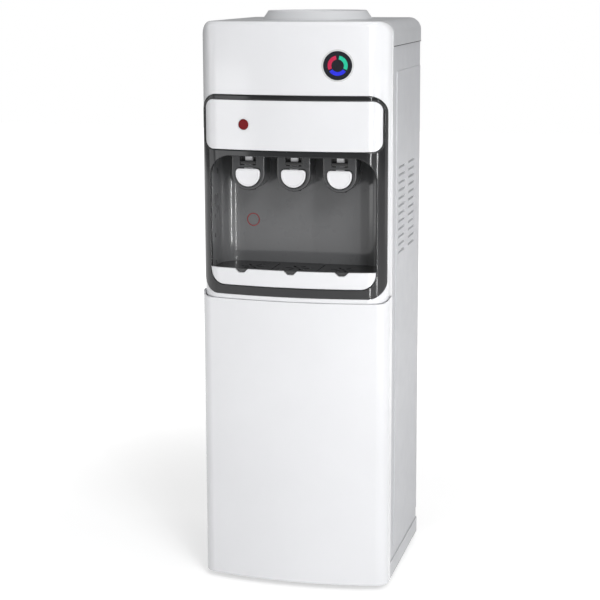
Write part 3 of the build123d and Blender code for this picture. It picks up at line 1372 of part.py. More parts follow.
def discharge_pipe():
    """The pipe from the compressor up to the head of the condenser."""
    y = CONDENSER_Y
    route = [
        (-CONDENSER_HALF_WIDTH, y, CONDENSER_TOP),
        (DISCHARGE_PIPE_X, y, CONDENSER_TOP),
        (DISCHARGE_PIPE_X, y, DISCHARGE_PIPE_Z),
        (DISCHARGE_PIPE_X, DISCHARGE_PIPE_Y, DISCHARGE_PIPE_Z),
        (DISCHARGE_PORT_X, DISCHARGE_PIPE_Y, DISCHARGE_PIPE_Z),
        (DISCHARGE_PORT_X, DISCHARGE_PIPE_Y, DISCHARGE_PORT_Z),
        (DISCHARGE_PORT_X, COMPRESSOR_Y, DISCHARGE_PORT_Z),
    ]
    return tube(route, CONDENSER_TUBE_RADIUS, PIPE_BEND) - compressor()


def suction_pipe():
    """The pipe from the cold tank's foam jacket down to the compressor."""
    route = [
        (0, COMPRESSOR_Y, HOSE_LEVEL),
        (SUCTION_PIPE_X, COMPRESSOR_Y, HOSE_LEVEL),
        (SUCTION_PIPE_X, COMPRESSOR_Y, SUCTION_PORT_Z),
        (COMPRESSOR_X, COMPRESSOR_Y, SUCTION_PORT_Z),
    ]
    return tube(route, PIPE_RADIUS, PIPE_BEND) - foam_shape() - compressor()


def rocker_heights():
    """The heights of the two rear switches."""
    return (SERVICE_Z - SWITCH_PITCH / 2, SERVICE_Z + SWITCH_PITCH / 2)


def switch_bezel():
    """The moulded bezel that holds both rear rockers."""
    bezel = Part()
    for z in rocker_heights():
        wide = ROCKER_HALF_WIDTH + BEZEL_MARGIN
        tall = ROCKER_HALF_HEIGHT + BEZEL_MARGIN
        proud = REAR_FACE_Y + BEZEL_PROUD
        bezel += block(SWITCH_X - wide, SWITCH_X + wide, REAR_FACE_Y, proud, z - tall, z + tall)
        wide -= BEZEL_MARGIN / 2
        tall -= BEZEL_MARGIN / 2
        deep = REAR_FACE_Y - BEZEL_DEPTH
        bezel += block(SWITCH_X - wide, SWITCH_X + wide, deep, REAR_FACE_Y, z - tall, z + tall)
    for z in rocker_heights():
        wide = ROCKER_HALF_WIDTH + ROCKER_GAP
        tall = ROCKER_HALF_HEIGHT + ROCKER_GAP
        well_floor = REAR_FACE_Y - BEZEL_DEPTH + BEZEL_MARGIN / 2
        bezel -= block(SWITCH_X - wide, SWITCH_X + wide, well_floor, REAR_Y, z - tall, z + tall)
        reach = ROCKER_HALF_WIDTH + ROCKER_AXLE_REACH
        radius = ROCKER_AXLE_RADIUS + PIN_RUNNING_FIT
        bezel -= rod_x(REAR_FACE_Y, z, radius, SWITCH_X - reach, SWITCH_X + reach)
    return bezel


def rocker(z):
    """A rear rocker with a shallow dished face, tilted to its off side."""
    section = Plane.YZ * Polyline(
        (-ROCKER_BACK, -ROCKER_HALF_HEIGHT),
        (ROCKER_FRONT, -ROCKER_HALF_HEIGHT),
        (ROCKER_FRONT - ROCKER_CROWN, 0),
        (ROCKER_FRONT, ROCKER_HALF_HEIGHT),
        (-ROCKER_BACK, ROCKER_HALF_HEIGHT),
        close=True,
    )
    place = Pos(-ROCKER_HALF_WIDTH)
    body = extrude(place * make_face(section), 2 * ROCKER_HALF_WIDTH, dir=(1, 0, 0))
    body &= rod_x(0, 0, ROCKER_HALF_HEIGHT, -ROCKER_HALF_WIDTH, ROCKER_HALF_WIDTH)
    reach = ROCKER_HALF_WIDTH + ROCKER_AXLE_REACH - ROCKER_GAP / 2
    body += rod_x(0, 0, ROCKER_AXLE_RADIUS, -reach, reach)
    return Pos(SWITCH_X, REAR_FACE_Y, z) * Rot(ROCKER_TILT, 0, 0) * body


def mains_gland():
    """The cable gland for the supply lead: a six-sided nut outside and a threaded body inside."""
    nut = Plane.XZ * (Pos(GLAND_X, SERVICE_Z) * RegularPolygon(GLAND_NUT_RADIUS, 6))
    gland = y_prism(nut, REAR_FACE_Y, REAR_FACE_Y + GLAND_FLANGE)
    gland += rod_y(GLAND_X, SERVICE_Z, GLAND_RADIUS, REAR_FACE_Y - GLAND_PROUD, REAR_FACE_Y + GLAND_PROUD)
    gland += y_prism(nut, REAR_FACE_Y - SHEET - GLAND_FLANGE, REAR_FACE_Y - SHEET)
    return gland - rod_y(GLAND_X, SERVICE_Z, GLAND_BORE_RADIUS, REAR_FACE_Y - 2 * GLAND_PROUD, REAR_Y)


def drain_places():
    """The places of the two drains across the rear sheet."""
    return (-DRAIN_PITCH / 2, DRAIN_PITCH / 2)


def drain_outlets():
    """The two drain nipples through the rear sheet."""
    outlets = []
    for x in drain_places():
        nipple = rod_y(x, SERVICE_Z, DRAIN_RADIUS, REAR_FACE_Y - DRAIN_INNER, REAR_FACE_Y + DRAIN_PROUD)
        seat = REAR_FACE_Y - SHEET
        nipple += rod_y(x, SERVICE_Z, DRAIN_FLANGE_RADIUS, seat - DRAIN_FLANGE, seat)
        outlets.append(nipple - rod_y(x, SERVICE_Z, DRAIN_BORE_RADIUS, 0, REAR_Y))
    return outlets


def drain_caps():
    """Ribbed caps over the two drains."""
    caps = []
    for x in drain_places():
        seat = REAR_FACE_Y + DRAIN_PROUD - CAP_LENGTH
        cap = rod_y(x, SERVICE_Z, CAP_RADIUS, seat, seat + CAP_LENGTH + CAP_WALL)
        cap -= rod_y(x, SERVICE_Z, DRAIN_RADIUS, seat - OVERRUN, seat + CAP_LENGTH)
        for rib in range(CAP_RIBS):
            angle = math.radians(rib * 360 / CAP_RIBS)
            groove_x = x + CAP_RADIUS * math.cos(angle)
            groove_z = SERVICE_Z + CAP_RADIUS * math.sin(angle)
            cap -= rod_y(groove_x, groove_z, CAP_GROOVE_RADIUS, seat - OVERRUN, REAR_Y)
        caps.append(cap)
    return caps


def write(name, shape):
    """Write one sub-part, a solid or a group of solids, to its own file."""
    solids = shape if isinstance(shape, list) else [shape]
    body = Compound([solid for item in solids for solid in item.solids()])
    export_step(body, os.path.join("parts", name + ".step"))


def main():
    """Make every sub-part and write it."""
    os.makedirs("parts", exist_ok=True)
    heat_z, cool_z = rocker_heights()
    pieces = {
        "base_pan": base_pan(),
        "levelling_feet": levelling_feet(),
        "left_side_panel": left_side_panel(),
        "right_side_panel": right_side_panel(),
        "rear_panel": rear_panel(),
        "lower_front_panel": lower_front_panel(),
        "upper_front_panel": upper_front_panel(),
        "top_cover": top_cover(),
        "bottle_collar": bottle_collar(),
        "bottle_seat": bottle_seat(),
        "bottle_probe": bottle_probe(),
        "fascia_frame": fascia_frame(),
        "control_strip": control_strip(),
        "niche_liner": niche_liner(),
        "drip_tray": drip_tray(),
        "drip_grille": drip_grille(),
        "tap_pins": tap_pins(),
        "dial_bezel": dial_bezel(),
        "dial_lens": dial_lens(),
        "display_board": display_board(),
        "button_bezel": button_bezel(),
        "hot_lock_button": hot_lock_button(),
        "lock_switch": lock_switch(),
        "tank_shelf": tank_shelf(),
        "cold_tank": cold_tank(),
        "evaporator_sleeve": evaporator_sleeve(),
        "cold_tank_insulation": cold_tank_insulation(),
        "hot_tank": hot_tank(),
        "hot_tank_heater": hot_tank_heater(),
        "hot_tank_bracket": hot_tank_bracket(),
        "cold_hose": cold_hose(),
        "room_hose": room_hose(),
        "hot_hose": hot_hose(),
        "compressor": compressor(),
        "compressor_mounts": compressor_mounts(),
        "terminal_box": terminal_box(),
        "filter_drier": filter_drier(),
        "discharge_pipe": discharge_pipe(),
        "suction_pipe": suction_pipe(),
        "condenser_coil": condenser_coil(),
        "condenser_wires": condenser_wires(),
        "condenser_brackets": condenser_brackets(),
        "switch_bezel": switch_bezel(),
        "heating_switch": rocker(heat_z),
        "cooling_switch": rocker(cool_z),
        "mains_gland": mains_gland(),
        "drain_outlets": drain_outlets(),
        "drain_caps": drain_caps(),
    }
    for name, x in TAP_XS.items():
        pieces["tap_housing_" + name] = tap_housing(x)
        pieces["tap_paddle_" + name] = tap_paddle(x)
        pieces["tap_spout_" + name] = tap_spout(x)
    for colour in LIGHT_ANGLES:
        pieces["dial_light_" + colour] = dial_light(colour)
    for name, shape in pieces.items():
        write(name, shape)


main()
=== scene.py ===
import json
import math

import bpy
import bmesh
from mathutils import Matrix, Vector


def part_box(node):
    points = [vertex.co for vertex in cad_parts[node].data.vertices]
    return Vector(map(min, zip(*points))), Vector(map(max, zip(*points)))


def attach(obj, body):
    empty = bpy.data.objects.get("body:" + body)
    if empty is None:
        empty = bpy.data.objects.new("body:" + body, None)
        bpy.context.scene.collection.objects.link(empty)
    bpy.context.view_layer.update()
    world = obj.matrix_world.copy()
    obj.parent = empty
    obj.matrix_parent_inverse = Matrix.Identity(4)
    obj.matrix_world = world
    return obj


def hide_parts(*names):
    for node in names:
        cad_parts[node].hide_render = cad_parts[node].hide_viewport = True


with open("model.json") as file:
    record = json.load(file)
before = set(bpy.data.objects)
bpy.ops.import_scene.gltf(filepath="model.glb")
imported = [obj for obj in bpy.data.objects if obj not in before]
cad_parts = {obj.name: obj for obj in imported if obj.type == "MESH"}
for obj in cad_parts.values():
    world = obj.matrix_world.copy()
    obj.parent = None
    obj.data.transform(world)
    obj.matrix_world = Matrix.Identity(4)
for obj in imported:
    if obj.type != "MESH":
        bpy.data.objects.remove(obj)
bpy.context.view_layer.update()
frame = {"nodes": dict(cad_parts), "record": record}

# Lengths are in metres and turns in radians, and the camera's values are in its own units

NODES = frame["nodes"]
SIDES = ((-1, "left"), (1, "right"))
TO_FRONT = (0, -1, 0)
TO_BACK = (0, 1, 0)
TO_TOP = (0, 0, 1)


# Shader helpers

NOISE_SPAN = (0.3, 0.7)
EVEN = (1, 1, 1)
BEVEL_SAMPLES = 6
COAT_ROUGHNESS = 0.08
TONE_DETAIL = 4.0
TONE_ROUGHNESS = 0.55
GLOSS_DETAIL = 3.0
GRAIN_DETAIL = 2.0
GRAIN_ROUGHNESS = 0.6
PLAIN_ROUGHNESS = 0.5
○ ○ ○
PROBLEM TO WORK ON:
Give again only the lines that run from the line with "name] = tap_paddle(x)" to the line with "obj.matrix_parent_inverse = Matrix.Identity(4)". Include both of those lines exactly as written.

OUTPUT BELOW:
        pieces["tap_paddle_" + name] = tap_paddle(x)
        pieces["tap_spout_" + name] = tap_spout(x)
    for colour in LIGHT_ANGLES:
        pieces["dial_light_" + colour] = dial_light(colour)
    for name, shape in pieces.items():
        write(name, shape)


main()
=== scene.py ===
import json
import math

import bpy
import bmesh
from mathutils import Matrix, Vector


def part_box(node):
    points = [vertex.co for vertex in cad_parts[node].data.vertices]
    return Vector(map(min, zip(*points))), Vector(map(max, zip(*points)))


def attach(obj, body):
    empty = bpy.data.objects.get("body:" + body)
    if empty is None:
        empty = bpy.data.objects.new("body:" + body, None)
        bpy.context.scene.collection.objects.link(empty)
    bpy.context.view_layer.update()
    world = obj.matrix_world.copy()
    obj.parent = empty
    obj.matrix_parent_inverse = Matrix.Identity(4)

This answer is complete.